人類始まって以来、抑圧や侵略のない理想状態の下に成立したであろう、推測によって算定した言語、筆者はこれを「正義語」と呼ぶ。この、これから先の社会への言語正義だけでなく、これまでの正義、つまりこれこれの侵略があったから欠損を取り戻そう、と考えて作られる「理想の言語」は可能か?

そもそも人類は、完全な理想の実現が可能かどうか、は不問にしつつ、より良い状態をもとめて進むものや。

離婚の慰謝料にしてからが、理想の額面は決めようがない。しかしなにも手を打たないと多大な不正が発生するので、考えを重ね、額面を設定する。言語正義もこうである。


過去の正義は大きな宿題であるが、これからの正義はある意味簡単である。現存諸言語を勘案した人工言語を作らなくても、現実の世界社会から差別と抑圧をなくし、あるいは減らし、その上での自由交流に任せればよい。暴力(外への暴力)は取りしまり、また「〇〇語の正しい規範をまもれ」(内への暴力)とも言わなくてよい。「脱伝統・脱民族」の言語復興である。

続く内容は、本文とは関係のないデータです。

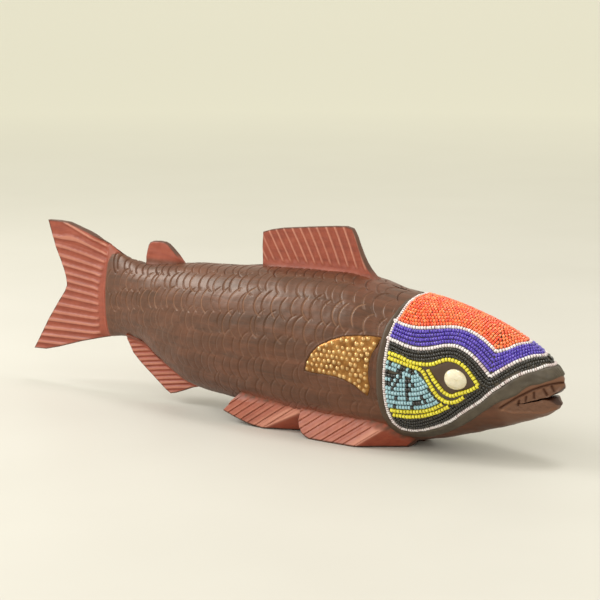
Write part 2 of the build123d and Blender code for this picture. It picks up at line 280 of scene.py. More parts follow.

その際、「自由な交流に任せ」た場合、言語は、方言はどうなるのか。

混ざって、一様になるのであろうか?

遺伝子による肌の色は、おそらく一様化する。これは自然のものであるから、混血が進むと黒人・「黄色人種」・白人などの肌合いが混ざった外見の人類ばかりになると思う。


しかし、「社会的自由交流」の結果は?

筆者はそういう研究を寡聞にして知らないが、かえって多様化する可能性がある。

自由な交流は個性の自由をもたらし、世界各地で独自の個性的な文化や言語が花開き、そしてそれは「〇〇社会の伝統」として固定せず、明滅しつつ移動していくのかも知れない。アメリカ合衆国で言う「サラダボウル」がこうであろうか。




大阪弁論のつもりが、だいぶふきました(笑。

今日のところはこのぐらいでやめときます。

アイヌの、台湾の、朝鮮の、香港の、マカオの、琉球の、中国の、大阪の、土佐の、吉備の、東京の、アメリカの友人たちに読んでほしいです。